#### SUPPLIED DATA ####
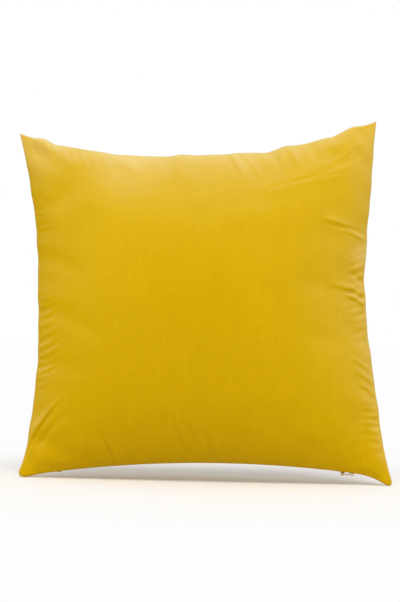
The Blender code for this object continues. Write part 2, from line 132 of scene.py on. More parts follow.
# Zip fittings, given like the seam's own points: across the seam plane and in from the seam
TAPE_MIDDLE = 0.00315
TAPE_THICKNESS = 0.0004
TAPE_BOTTOM = 0.0037
TAPE_WIDTH = 0.0102
TAPE_OVERHANG = 0.008
TAPE_STATIONS = 60
TAPE_RIBS = 7
TAPE_RIB_HEIGHT = 0.00006
COIL_MIDDLE = (0.00155, 0.0047)
COIL_HALF = (0.00075, 0.00098)
COIL_PITCH = 0.0014
COIL_WIRE = 0.0003
ROUTE_POINTS = 120
LABEL_WIDTH = 0.018
LABEL_HEIGHT = 0.034
LABEL_PLY = 0.00013
LABEL_FOLD = 0.0004
LABEL_HALF_GAP = 0.0001
LABEL_FORESHORTENED = 0.80
COVER_LABEL = ((-0.925, -0.30), 0.0032)
INSERT_LABEL = ((0.915, 0.28), 0.0062)

# Grids: cells along a side of a panel, and how strongly they crowd towards the seams
COVER_CELLS = 270
INSIDE_COARSER = 3
INSERT_CELLS = 84
FILL_CELLS = 70
EDGE_CROWDING = 0.7

BOTTOM_LEFT = np.array((-HALF_WIDTH + BOTTOM_LEFT_INSET, CORNER_LIFTS[0]))
BOTTOM_RIGHT = np.array((HALF_WIDTH, CORNER_LIFTS[1]))
TOP_LEFT = np.array((-HALF_WIDTH, COVER_HEIGHT - TOP_LEFT_DROP))
TOP_RIGHT = np.array((HALF_WIDTH - TOP_RIGHT_INSET, COVER_HEIGHT))
BOTTOM_MIDDLE_X = (BOTTOM_LEFT[0] + BOTTOM_RIGHT[0]) / 2
BOTTOM_HALF = (BOTTOM_RIGHT[0] - BOTTOM_LEFT[0]) / 2
ZIP_ARC_CENTRE = Vector((BOTTOM_MIDDLE_X + ZIP_SEAM_CREST_SHIFT, 0, BOTTOM_SAG - ZIP_SEAM_RADIUS))


# Outline of the sewn cover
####
Return nothing but the lines from the first line of the listing through the line with "INSERT_LABEL = ((0.915, 0.28), 0.0062)", please, keeping every one of them unchanged.

TASK SOLUTION:
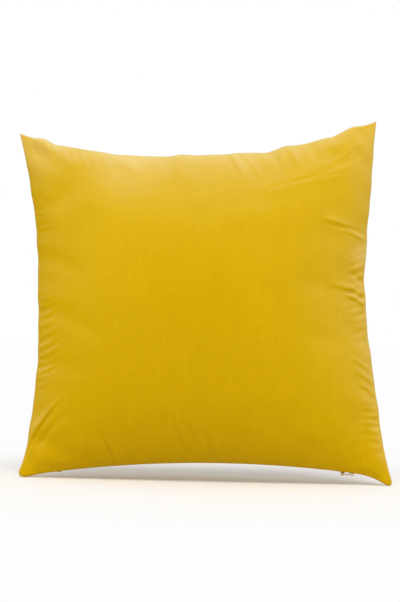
The Blender code for this object continues. Write part 2, from line 132 of scene.py on. More parts follow.
# Zip fittings, given like the seam's own points: across the seam plane and in from the seam
TAPE_MIDDLE = 0.00315
TAPE_THICKNESS = 0.0004
TAPE_BOTTOM = 0.0037
TAPE_WIDTH = 0.0102
TAPE_OVERHANG = 0.008
TAPE_STATIONS = 60
TAPE_RIBS = 7
TAPE_RIB_HEIGHT = 0.00006
COIL_MIDDLE = (0.00155, 0.0047)
COIL_HALF = (0.00075, 0.00098)
COIL_PITCH = 0.0014
COIL_WIRE = 0.0003
ROUTE_POINTS = 120
LABEL_WIDTH = 0.018
LABEL_HEIGHT = 0.034
LABEL_PLY = 0.00013
LABEL_FOLD = 0.0004
LABEL_HALF_GAP = 0.0001
LABEL_FORESHORTENED = 0.80
COVER_LABEL = ((-0.925, -0.30), 0.0032)
INSERT_LABEL = ((0.915, 0.28), 0.0062)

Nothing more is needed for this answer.